Waycross Judicial Circuit District Attorney George Barnhill took over the case, and he indicated that he viewed Arbery as a “criminal suspect” whose shooting was “perfectly legal” under Georgia law. Barnhill, though, stepped aside after it was revealed that his son had worked with the elder McMichael in Johnson’s office.

Not until a video of Arbery’s killing, which Bryan recorded on his cellphone, was made public by a local radio station in May 2020 did local prosecutors file murder charges against the three men.

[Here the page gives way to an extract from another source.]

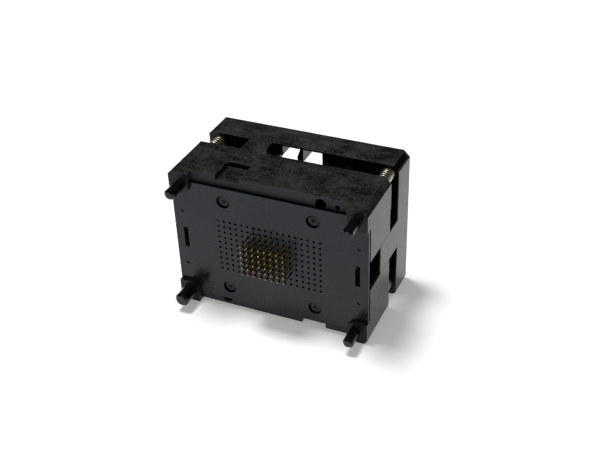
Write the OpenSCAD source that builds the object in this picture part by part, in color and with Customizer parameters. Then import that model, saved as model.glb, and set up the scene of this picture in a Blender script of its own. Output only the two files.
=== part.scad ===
// Open-top ZIF socket for a small ball-grid package.
// Upright as mounted: +Z away from the board, X along the long side, Y along the short side.
// The origin is the centre of the contact array on the board's surface, under the corner pads.

/* [Contact array] */
// Spacing of the contacts in both directions
pitch = 0.8; // [0.75:0.01:0.85]
// Contacts along X
contact_cols = 8; // [4:2:8]
// Contacts along Y
contact_rows = 6; // [2:2:6]
// Positions along X in the locator plate
grid_cols = 18; // [12:2:18]
// Positions along Y in the locator plate
grid_rows = 10; // [8:2:10]
// Diameter of a contact's solder tail
tail_d = 0.2; // [0.15:0.01:0.22]
// Length of the tails below the board's surface
tail_drop = 1.78; // [1.2:0.01:2]
// Diameter of the locating holes
locator_hole_d = 0.34; // [0.3:0.01:0.45]

/* [Body] */
// Length of base and cover
body_l = 26; // [25.6:0.1:28]
// Width of base and cover
body_w = 19.5; // [19.3:0.1:21]
// Height of the base's rim above the board
base_top = 8; // [7.8:0.05:8.4]
// Chamfer on the upright corner at +X -Y, which shows the way round
corner_chamfer = 0.8; // [0.6:0.05:0.9]
// Chamfer on the other three upright corners
small_chamfer = 0.4; // [0.2:0.05:0.5]
// Gap between the board and the locator plate
standoff = 0.5; // [0.3:0.05:0.7]
// Width of the rail along each long side
rail_w = 1.02; // [0.95:0.01:1.1]
// Width of the groove between the front rail and the locator plate
groove_w = 0.38; // [0.25:0.01:0.45]
// How much wider the rear rail is
rear_rail_extra = 0.19; // [0:0.01:0.2]

/* [Locator plate] */
// Thickness of the locator plate
plate_t = 0.6; // [0.4:0.05:0.7]
// Length of a corner pad along X
pad_l = 2.65; // [2.4:0.05:2.7]
// Length of a corner pad along Y
pad_w = 2.95; // [2.8:0.05:3.1]
// Radius of a pad's inner corner
pad_r = 1.15; // [0.8:0.05:1.2]
// Distance of the staking posts from the short ends
post_inset_x = 7.07; // [6.8:0.01:7.3]
// Distance of the staking posts from the long sides
post_inset_y = 3.3; // [3.15:0.01:3.45]
// Diameter of a staking post
post_d = 1.34; // [1.2:0.02:1.6]
// Gap round a staking post in its hole
post_gap = 0.21; // [0.05:0.01:0.25]

/* [Board pegs] */
// Distance of the pegs from the short ends
peg_inset_x = 1.5; // [1.4:0.05:1.6]
// Distance of the pegs from the long sides
peg_inset_y = 1.75; // [1.65:0.05:1.85]
// Diameter of the three thin pegs
peg_d = 1.4; // [1.2:0.05:1.6]
// Diameter of the thick peg that fixes the orientation
key_peg_d = 1.85; // [1.7:0.05:2]
// Length of the pegs below the board's surface
peg_l = 2.7; // [2:0.05:2.8]

/* [Cover] */
// Height of the cover frame
cover_h = 4.1; // [3.8:0.05:4.3]
// Gap between base and cover when nothing is pressed
cover_gap = 2.8; // [2.75:0.05:3]
// How far the cover is pressed down
travel = 2.6; // [2.3:0.05:2.6]
// Thickness of the cover's long walls
cover_wall = 1.55; // [1.4:0.05:1.6]
// Length of the cover's top window
window_l = 18.6; // [18.4:0.1:18.8]
// Width of the cover's top window between its side bays
window_w = 12.6; // [12:0.1:13]
// Width of the legs on the short ends
end_leg_w = 4; // [3.6:0.1:4.2]
// Thickness of the legs on the short ends
end_leg_t = 0.9; // [0.8:0.05:0.95]
// Width of the legs on the long sides
side_leg_w = 3.1; // [2.8:0.1:3.3]
// Distance of the long-side legs from the centre
side_leg_x = 5.45; // [5.3:0.05:5.6]
// Thickness of the legs on the long sides
side_leg_t = 0.6; // [0.5:0.02:0.75]
// Length of the legs below the cover frame
leg_drop = 6.25; // [6:0.05:6.4]
// Running gap between a leg and its slot
leg_gap = 0.07; // [0.05:0.01:0.1]

/* [Package] */
// Length of the package that the socket holds
package_l = 8; // [7.6:0.1:8.2]
// Width of the package
package_w = 6; // [5.6:0.1:6.2]
// Thickness of the package without its balls
package_t = 0.9; // [0.8:0.05:1]
// Gap between package and nest on each side
package_gap = 0.06; // [0.03:0.01:0.1]

/* [Springs] */
// Outside diameter of the cover springs
cover_spring_d = 1.65; // [1.5:0.05:1.95]
// Wire diameter of the cover springs
cover_spring_wire = 0.19; // [0.16:0.01:0.21]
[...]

During the federal trial, defense lawyers said Gregory McMichael leaked the video, and argued that him doing so demonstrated that he did not believe he and the other two men had acted with malice. But federal prosecutors said law enforcement officials already had a copy of the video and that McMichael was trying to influence the public narrative of the confrontation with Arbery.

The McMichaels and Bryan were convicted on state murder charges in November 2021 after a trial in which prosecutors did not make race a central focus of their case.

Justice Department officials, who had announced a grand jury indictment last April, elected to move forward with the hate crimes prosecution. But the case took another turn last month when the Arbery family publicly opposed a federal plea deal with the McMichaels over concerns that the agreement included an unusual provision that would have allowed the men to serve 30 years in federal prison.

Arbery’s parents objected, saying that would be favorable to the defendants. Wood, the federal judge, rejected the plea deal, setting the stage for the trial.

Under sentencing guidelines, in the absence of a plea deal, the men are expected to serve their sentences in state prison, experts have said.